Now, the more pertinent issue (ha!) is that all this drama has made me a little on the tense-anxious-weepy side. The unfortunate side-effect is that every time I get upsettish I dial a certain gentleman. I realized it was OOC when I called him last night after the fight and he said "Was it you who was calling me about a dozen times?" Now, I responded truthfully when I said that I had called once a few minutes earlier and that was it HOWEVER if his first thought was that I was a redial-o-phile I must be driving him up a wall.

He, not so incidentally, is not speaking to me today as far as I can tell. He won't return an email... even the really adorable fake press release about my self-imposed cell phone ban. What's a Drama Queen to do?

7.01.2006

Put Out or Get Out



Ok, so I promised that this would be the title of today's blog entry and I'm not one to make false promises. Today's entry is obviously about sex, or lack thereof. I've had this conversation with several women friends over the past few days and some interesting ideas have come out of it... the one I'm going with is Sherri's brilliant FMF concept. FMF is Fuck Me First. You want to go hang out and do guy things? No prob - FMF. You want to buy a big screen TV and watch porn all day? Fine. FMF.

For all those who have been following the saga off-line - the sad tale of the - not boyfriend - as Christine calls him (heretofore referred to as The NB) continues...with some interesting plot twists. Following his greatest hits including "Drunk on Your Birthday", "I Know I Don't Show it the Way I Should but I Love You Baby" and "Pickin' a Fight Cause I Don't Want to Hang" now comes "Sex Drought."

Yes, it's been a while. We talk about it, we make appointments to do it, we insist that we're both VERY interested in it (and with each other - I'm a thorough checker) and yet no one has touched anyone's naughty parts. Other than THAT everything has been lovely. I was at the NB's apartment the other night until 3 - I was sure it was going to happen, I was licking my chops, chomping at the bit, foaming at the mouth - but all on the inside. We were having one of those long, intimate, tell each other everything, deeply personal conversations that usually goes from someone talking, to someone crying, to hugging, to sex on the living room floor. Strangely, I was not the one doing the talking in this convo.

Stranger yet, sometime during the course of this conversation The NB asked me out on a real, honest-to-God date! He wants to take me out to dinner. On Monday. An actual plan was made. I was and still am shocked. My shock quickly turned to chagrin, however, when at 2:30AM he looked at me adoringly and said, "Sweetpea" - yes, he calls me Sweetpea...and frequently - "I don't think I'm going to be very good company tonight." Wink wink. Nudge nudge.

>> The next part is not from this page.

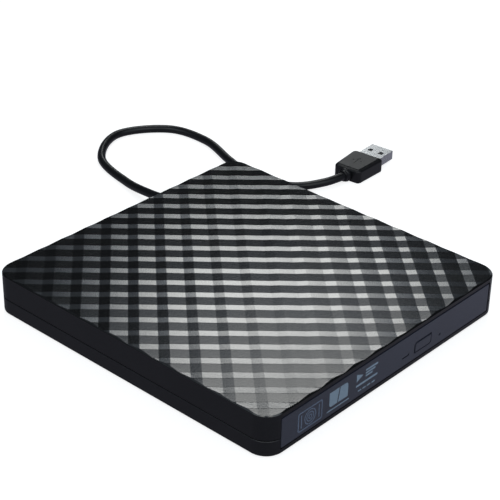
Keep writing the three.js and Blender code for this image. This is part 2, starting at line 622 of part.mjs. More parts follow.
// The rubber ring that the disc rests on.
function turntableRing() {
  const { ringInner, ringOuter, ringBottom } = TURNTABLE;
  return turnedRing([
    [ringInner, ringBottom], [ringOuter, ringBottom], [ringOuter, DISC.bottom], [ringInner, DISC.bottom],
  ], SPINDLE.round);
}

function clawTurns() {
  return [0, 1, 2].map((i) => i * 2 * Math.PI / 3);
}

// A sprung claw that snaps over the rim of the disc's hole; its outer end slopes.
function clampClaw() {
  const nose = polygon([[5, 12.9], [7.5, 12.95], [8.1, 13.3], [7, 13.75], [5, 13.75]]);
  const geometry = new THREE.ExtrudeGeometry(nose, { depth: 2.6, bevelEnabled: false });
  geometry.rotateX(Math.PI / 2);
  geometry.translate(0, 1.3, 0);
  return toSolid(geometry);
}

// The carriage of the optical pickup, drawn about its lens.
function pickupSled() {
  const { bottom, top, half, ahead, behind, chamfer } = PICKUP;
  const block = polygon([
    [-half, behind], [-half, chamfer - ahead], [chamfer - half, -ahead],
    [half - chamfer, -ahead], [half, chamfer - ahead], [half, behind],
  ]);
  const bearing = box(-17, -half + 0.1, 0, behind, 5.8, 9.5);
  const fork = box(half - 0.1, 17, 2, 6.5, 5.8, 9.5);
  const rodBore = cylinder(ROD.radius + GAP, -1, behind + 1, 16, 'y');
  const rodBores = [-1, 1].map((side) => rodBore.translate([side * ROD.x, 0, ROD.z]));
  const pocket = box(-6.5, 6.5, -4.4, 4.4, 6.8, 12);
  return cut(join(prism(block, bottom, top), bearing, fork), ...rodBores, pocket);
}

function sledNut() {
  const block = box(LEAD_SCREW.x - 2.2, -17.3, PICKUP.behind - 3, PICKUP.behind, 5.6, 9.4);
  const bore = cylinder(LEAD_SCREW.radius + GAP, PICKUP.behind - 4, PICKUP.behind + 1, 16, 'y');
  return cut(block, bore.translate([LEAD_SCREW.x, 0, LEAD_SCREW.z]));
}

function objectiveLens() {
  return turned([[0, 9.1], [1.3, 9.1], [1.3, 10.3], [1, 10.6], [0, 10.75]], 20);
}

function addTraverse() {
  const traverse = subGroup(root, 0, DISC.y, 0, TRAVERSE.turn);
  add(traverse, 'traverse_chassis', traverseChassis(), STEEL);
  DAMPER_PLACES.forEach(([x, y], i) => add(subGroup(traverse, x, y), `damper_${i + 1}`, damper(), RUBBER));
  add(traverse, 'pickup_cover', pickupCover(), ZINC_SHEET);
  for (const [name, side] of [['guide_rod_left', -1], ['guide_rod_right', 1]]) {
    const rod = cylinder(ROD.radius, ROD.outer, ROD.inner, 16, 'y');
    add(subGroup(traverse, side * ROD.x, 0, ROD.z), name, rod, STEEL);
  }
  const { radius, outer, inner, motorRadius, motorStart, motorLength } = LEAD_SCREW;
  const screw = subGroup(traverse, LEAD_SCREW.x, 0, LEAD_SCREW.z);
  add(screw, 'lead_screw', cylinder(radius, outer, inner, 16, 'y'), STEEL);
  const motor = cylinder(motorRadius, motorStart, motorStart + motorLength, 20, 'y');
  const motorBore = cylinder(radius + GAP, motorStart - 1, inner + GAP, 16, 'y');
  add(screw, 'sled_motor', cut(motor, motorBore), ZINC_SHEET);
  add(traverse, 'spindle_stator', spindleStator(), ZINC_SHEET);
  add(traverse, 'spindle_rotor', spindleRotor(), ZINC_SHEET);
  add(traverse, 'turntable', turntable(), TRAY_PLASTIC);
  add(traverse, 'turntable_ring', turntableRing(), RUBBER);
  clawTurns().forEach((turn, i) => {
    add(subGroup(traverse, 0, 0, 0, turn), `clamp_claw_${i + 1}`, clampClaw(), NYLON);
  });

  const sled = subGroup(traverse, 0, -PICKUP.innerRadius);
  add(sled, 'pickup_sled', pickupSled(), ZINC_SHEET);
  add(sled, 'sled_nut', sledNut(), NYLON);
  add(sled, 'lens_holder', cut(box(-5, 5, -3, 3, 8, 10.2), cylinder(1.6, 9, 12, 16)), CHIP_BLACK);
  add(sled, 'objective_lens', objectiveLens(), LENS_GLASS);
}

// ---------------------------------------------------------------- bridge board, cable and plug
function cableGrommet() {
  const bore = CABLE.radius + GAP;
  const wall = CASE.depth / 2;
  const profile = [
    [bore, wall - 5.2], [4, wall - 5.2], [4, wall - 3.2], [2.6, wall - 3.2], [2.6, wall + 0.3],
    [3.2, wall + 0.3], [3.2, wall + 1.6], [2.7, wall + 5], [bore, wall + 5],
  ];
  return turnedRing(profile, 16).rotate([-90, 0, 0]).translate([CABLE.x, 0, CABLE.z]);
}

// The cable leaves the rear wall, settles on the table and loops round to the plug.
function usbCable() {
  const onTable = 1.25;
  const collarEnd = [PLUG.x - 3 * Math.cos(PLUG.turn), PLUG.y - 3 * Math.sin(PLUG.turn), PLUG.z];
  const extrudePath = new THREE.CatmullRomCurve3([
    [CABLE.x, 60, CABLE.z], [CABLE.x, 78, CABLE.z], [38, 95, 4.8], [42.5, 116, 1.6],
    [50.5, 143, onTable], [75, 156.5, onTable], [97.5, 142, onTable], [100.5, 120, onTable],
    [92.5, 96, onTable], [87, 75, onTable], [93.5, 56, 1.4], [105, 47, 2.4],
    collarEnd, [PLUG.x, PLUG.y, PLUG.z],
  ].map((point) => new THREE.Vector3(...point)));
  const section = new THREE.Shape().absarc(0, 0, CABLE.radius, 0, 2 * Math.PI);
  const { steps, sides: curveSegments } = CABLE;
  return toSolid(new THREE.ExtrudeGeometry(section, { steps, curveSegments, extrudePath }));
}

// The grip from above: it widens from the cable's end to the sleeve's, and its corners are rounded.
function gripOutline() {
  const { cableWidth, sleeveWidth, corner } = GRIP;
  const near = cableWidth / 2;
  const far = sleeveWidth / 2;
  const shape = new THREE.Shape();
  shape.moveTo(corner, -near);
  shape.lineTo(PLUG.length - corner, -far);
  shape.quadraticCurveTo(PLUG.length, -far, PLUG.length, corner - far);
  shape.lineTo(PLUG.length, far - corner);
  shape.quadraticCurveTo(PLUG.length, far, PLUG.length - corner, far);
  shape.lineTo(corner, near);
  shape.quadraticCurveTo(0, near, 0, near - corner);
  shape.lineTo(0, corner - near);
  shape.quadraticCurveTo(0, -near, corner, -near);
  return shape;
}

// Drawn along +X from the end where the cable enters.
function plugBody() {
  const { length, height } = PLUG;
  const grip = prism(gripOutline(), -height / 2, height / 2, 3);
  const collar = cylinder(GRIP.collar, -2.6, 0.5, 16, 'x');
  const cableBore = cylinder(CABLE.radius + 0.5, -3, 1.2, 16, 'x');
  const gap = GAP / 2;
  const pocket = box(length - SLEEVE.sunk - GAP, length + 1, -SLEEVE.width / 2 - gap, SLEEVE.width / 2 + gap,
    -SLEEVE.height / 2 - gap, SLEEVE.height / 2 + gap);
  return cut(join(grip, collar), cableBore, pocket);
}

function plugShell() {
  const { width, height, sheet, reach, sunk } = SLEEVE;
  const start = PLUG.length - sunk;
  const end = PLUG.length + reach;
  const tube = cut(
    box(start, end, -width / 2, width / 2, -height / 2, height / 2),
    box(start - 1, end + 1, -width / 2 + sheet, width / 2 - sheet, -height / 2 + sheet, height / 2 - sheet),
  );
  const window = box(end - 7.5, end - 5, -1.1, 1.1, -height, height);
  const windows = [-1, 1].map((side) => place(window, 0, side * 3));
  return cut(tube, ...windows);
}

function plugTongue() {
  const half = SLEEVE.width / 2 - SLEEVE.sheet - 0.2;
  const top = SLEEVE.height / 2 - SLEEVE.sheet - 0.1;
  return box(PLUG.length - SLEEVE.sunk + 0.2, PLUG.length + SLEEVE.reach - 0.6, -half, half, top - 1.9, top);
}

function addCableAndPlug() {
  const { left, right, front, back, bottom, thickness } = BRIDGE;
  const top = bottom + thickness;
  const socket = box(SOCKET.left, SOCKET.right, front, front + SOCKET.depth, top + SOLDER_GAP, SOCKET.top);
  add(root, 'bridge_board', box(left, right, front, back, bottom, top), BOARD_GREEN);
  add(root, 'bridge_socket', socket, CHIP_BLACK);
  add(root, 'usb_cable', usbCable(), CABLE_PLASTIC);
  add(root, 'cable_grommet', cableGrommet(), RUBBER);
  const plug = subGroup(root, PLUG.x, PLUG.y, PLUG.z, PLUG.turn);
  add(plug, 'usb_plug_body', plugBody(), CABLE_PLASTIC);
  add(plug, 'usb_plug_shell', plugShell(), STEEL);
  add(plug, 'usb_plug_tongue', plugTongue(), CHIP_BLACK);
}

addCase();
addDriveHousing();
addTray();
addLatch();
addTraverse();
addCableAndPlug();

export default root;
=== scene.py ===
"""External optical drive: its looks, light and camera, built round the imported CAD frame.

Meshes are drawn in millimetres with +Z up, and scaled to metres when they become objects.
"""
import json
import math

import bmesh
import bpy
from mathutils import Matrix, Vector


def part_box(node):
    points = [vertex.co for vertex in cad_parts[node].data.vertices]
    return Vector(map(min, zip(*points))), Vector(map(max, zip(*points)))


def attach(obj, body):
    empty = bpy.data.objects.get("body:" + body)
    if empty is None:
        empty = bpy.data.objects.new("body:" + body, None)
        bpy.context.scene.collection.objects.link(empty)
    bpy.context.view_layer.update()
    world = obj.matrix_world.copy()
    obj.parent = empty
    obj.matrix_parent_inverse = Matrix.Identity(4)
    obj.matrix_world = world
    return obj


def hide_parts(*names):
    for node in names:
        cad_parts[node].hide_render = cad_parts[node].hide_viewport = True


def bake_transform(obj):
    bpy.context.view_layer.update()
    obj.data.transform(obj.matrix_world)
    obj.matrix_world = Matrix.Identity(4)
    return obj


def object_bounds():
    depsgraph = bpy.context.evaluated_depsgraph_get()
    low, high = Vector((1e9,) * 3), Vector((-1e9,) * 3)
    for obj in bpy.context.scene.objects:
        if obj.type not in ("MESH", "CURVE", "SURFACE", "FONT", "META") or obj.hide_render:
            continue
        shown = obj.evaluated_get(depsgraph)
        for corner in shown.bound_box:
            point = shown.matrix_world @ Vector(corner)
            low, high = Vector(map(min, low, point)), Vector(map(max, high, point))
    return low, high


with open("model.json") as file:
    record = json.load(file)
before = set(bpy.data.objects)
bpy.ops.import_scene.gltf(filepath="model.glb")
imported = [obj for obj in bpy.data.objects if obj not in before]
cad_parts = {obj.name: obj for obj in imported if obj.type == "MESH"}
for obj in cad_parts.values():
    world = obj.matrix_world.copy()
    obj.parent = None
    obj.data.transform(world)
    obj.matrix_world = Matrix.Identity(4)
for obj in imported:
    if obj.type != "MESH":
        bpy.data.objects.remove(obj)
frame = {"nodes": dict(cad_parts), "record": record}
CAD_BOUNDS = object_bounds()

MM = 0.001
RECORD = frame["record"]
BODY_OF = {node: body for body, nodes in RECORD["behaviour"]["bodies"].items() for node in nodes}
SLOT_OF = {row["node"]: row["material_slot"] for row in RECORD["subparts"]}
JOINTS = {joint["name"]: joint for joint in RECORD["behaviour"]["joints"]}
MOUNTS = {mount["name"]: mount for mount in RECORD["mounts"]}


def box_mm(node):
    """Lowest and highest corner of a CAD node in millimetres."""
    low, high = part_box(node)
    return low / MM, high / MM


# ---------------------------------------------------------------- places taken from the frame
LID_LOW, LID_HIGH = box_mm("top_cover")
SHELL_HIGH = box_mm("bottom_cover")[1]
BEZEL_LOW = box_mm("front_bezel")[0]
HALF_X, HALF_Y = LID_HIGH.x, LID_HIGH.y
SPINDLE = Vector(JOINTS["spindle_spin"]["pos_m"]) / MM
TRAVERSE = Matrix.Translation((SPINDLE.x, SPINDLE.y, 0)) @ Matrix.Rotation(math.radians(-45), 4, "Z")

# ---------------------------------------------------------------- the case's own dimensions
CORNER = 8.0            # radius of the case's upright corners
CORNER_STEPS = 18
LID_WALL = 1.8
LID_CEILING = 16.4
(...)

I was a good sport. Put on shoes. Got ready to go. He kissed me and told me that he loves me. He grabbed me by the door and hugged me and said that we owe each other a little...you know...promised we'd do that soon, etc. Now, I love this man but there are some things that just cannot stand! I tolerate his not-boyfriendness, I try to go with the flow but at a certain point -- COME ON!!!! There is only so much sexual frustration I can handle. I am irritable, not sleeping well, occasionally kicking puppies and stealing candy from babies. HELP A SISTER OUT!! If this weekend goes by and I have not been schtupped - well, desperate times call for desperate measures. So everybody say a prayer to Jeebus for me. Thank you and good night.